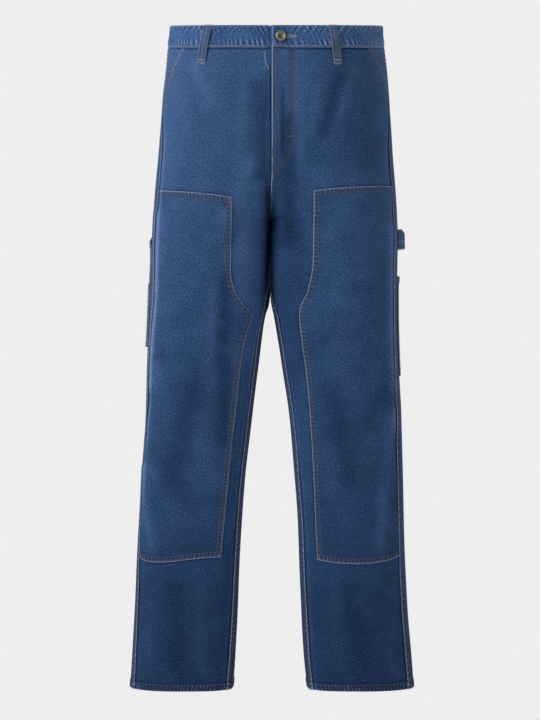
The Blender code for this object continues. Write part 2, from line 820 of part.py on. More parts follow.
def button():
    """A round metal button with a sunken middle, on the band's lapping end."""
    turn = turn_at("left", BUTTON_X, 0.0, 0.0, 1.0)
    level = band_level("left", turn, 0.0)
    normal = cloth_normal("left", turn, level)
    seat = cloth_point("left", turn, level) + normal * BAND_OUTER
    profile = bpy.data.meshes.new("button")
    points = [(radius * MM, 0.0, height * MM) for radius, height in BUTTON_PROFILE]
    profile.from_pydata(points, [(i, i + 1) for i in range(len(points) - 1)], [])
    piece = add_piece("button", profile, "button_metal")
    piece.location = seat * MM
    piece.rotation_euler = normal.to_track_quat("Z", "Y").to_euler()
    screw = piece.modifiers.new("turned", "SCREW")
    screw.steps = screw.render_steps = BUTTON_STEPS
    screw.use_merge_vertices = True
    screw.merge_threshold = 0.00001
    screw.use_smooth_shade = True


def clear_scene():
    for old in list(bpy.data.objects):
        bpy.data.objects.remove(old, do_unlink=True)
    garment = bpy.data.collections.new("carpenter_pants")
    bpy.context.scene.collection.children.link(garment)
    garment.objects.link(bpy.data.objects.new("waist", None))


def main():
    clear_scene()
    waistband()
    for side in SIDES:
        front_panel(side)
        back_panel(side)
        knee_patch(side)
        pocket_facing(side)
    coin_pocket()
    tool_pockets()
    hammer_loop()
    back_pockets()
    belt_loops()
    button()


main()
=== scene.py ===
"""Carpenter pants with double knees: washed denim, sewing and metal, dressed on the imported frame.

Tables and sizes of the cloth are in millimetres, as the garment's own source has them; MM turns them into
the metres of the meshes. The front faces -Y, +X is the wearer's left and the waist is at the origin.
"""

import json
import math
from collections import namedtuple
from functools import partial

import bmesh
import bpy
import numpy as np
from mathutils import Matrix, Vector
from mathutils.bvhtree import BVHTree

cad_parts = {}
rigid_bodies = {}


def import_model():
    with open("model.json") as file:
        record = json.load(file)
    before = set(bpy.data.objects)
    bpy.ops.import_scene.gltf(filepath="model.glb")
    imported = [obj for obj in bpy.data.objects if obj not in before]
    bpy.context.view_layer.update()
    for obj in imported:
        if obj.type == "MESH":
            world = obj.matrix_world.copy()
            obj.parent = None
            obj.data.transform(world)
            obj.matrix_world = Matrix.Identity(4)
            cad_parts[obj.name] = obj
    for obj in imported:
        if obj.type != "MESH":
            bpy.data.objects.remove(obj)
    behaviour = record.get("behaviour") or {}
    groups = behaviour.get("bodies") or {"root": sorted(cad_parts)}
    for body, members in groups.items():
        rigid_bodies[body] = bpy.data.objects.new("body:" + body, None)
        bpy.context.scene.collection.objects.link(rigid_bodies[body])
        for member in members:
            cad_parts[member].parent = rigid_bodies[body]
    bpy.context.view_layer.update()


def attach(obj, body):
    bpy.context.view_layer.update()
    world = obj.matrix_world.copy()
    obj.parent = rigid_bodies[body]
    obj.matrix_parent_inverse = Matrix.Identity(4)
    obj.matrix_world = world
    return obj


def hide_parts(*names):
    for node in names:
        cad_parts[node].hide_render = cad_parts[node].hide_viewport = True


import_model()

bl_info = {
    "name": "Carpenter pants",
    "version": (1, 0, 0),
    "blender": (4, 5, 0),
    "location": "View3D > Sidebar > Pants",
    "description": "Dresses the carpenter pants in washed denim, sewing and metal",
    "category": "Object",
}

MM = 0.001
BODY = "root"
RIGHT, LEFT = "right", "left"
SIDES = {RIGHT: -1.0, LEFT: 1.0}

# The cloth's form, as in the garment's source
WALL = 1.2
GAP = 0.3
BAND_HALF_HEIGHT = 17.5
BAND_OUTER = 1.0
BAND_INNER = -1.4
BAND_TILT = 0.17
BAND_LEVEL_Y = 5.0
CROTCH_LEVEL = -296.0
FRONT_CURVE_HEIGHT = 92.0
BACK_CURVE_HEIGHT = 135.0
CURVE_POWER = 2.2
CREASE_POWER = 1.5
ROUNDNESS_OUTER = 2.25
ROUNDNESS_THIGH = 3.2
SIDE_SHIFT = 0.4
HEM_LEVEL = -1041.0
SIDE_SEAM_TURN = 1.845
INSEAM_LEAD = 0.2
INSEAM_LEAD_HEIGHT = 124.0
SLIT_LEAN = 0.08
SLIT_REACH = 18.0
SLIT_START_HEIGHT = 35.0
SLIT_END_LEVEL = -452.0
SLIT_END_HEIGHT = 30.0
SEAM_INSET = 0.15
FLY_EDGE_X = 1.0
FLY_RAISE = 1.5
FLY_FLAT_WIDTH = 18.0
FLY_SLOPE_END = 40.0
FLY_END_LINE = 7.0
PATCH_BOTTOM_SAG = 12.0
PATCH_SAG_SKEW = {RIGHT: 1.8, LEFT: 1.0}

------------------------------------

→ Written task:
Repeat exactly the lines from the one containing "back_panel(side)" through the one containing "from mathutils.bvhtree import BVHTree", both included, and nothing else.

→ Complete response:
        back_panel(side)
        knee_patch(side)
        pocket_facing(side)
    coin_pocket()
    tool_pockets()
    hammer_loop()
    back_pockets()
    belt_loops()
    button()


main()
=== scene.py ===
"""Carpenter pants with double knees: washed denim, sewing and metal, dressed on the imported frame.

Tables and sizes of the cloth are in millimetres, as the garment's own source has them; MM turns them into
the metres of the meshes. The front faces -Y, +X is the wearer's left and the waist is at the origin.
"""

import json
import math
from collections import namedtuple
from functools import partial

import bmesh
import bpy
import numpy as np
from mathutils import Matrix, Vector
from mathutils.bvhtree import BVHTree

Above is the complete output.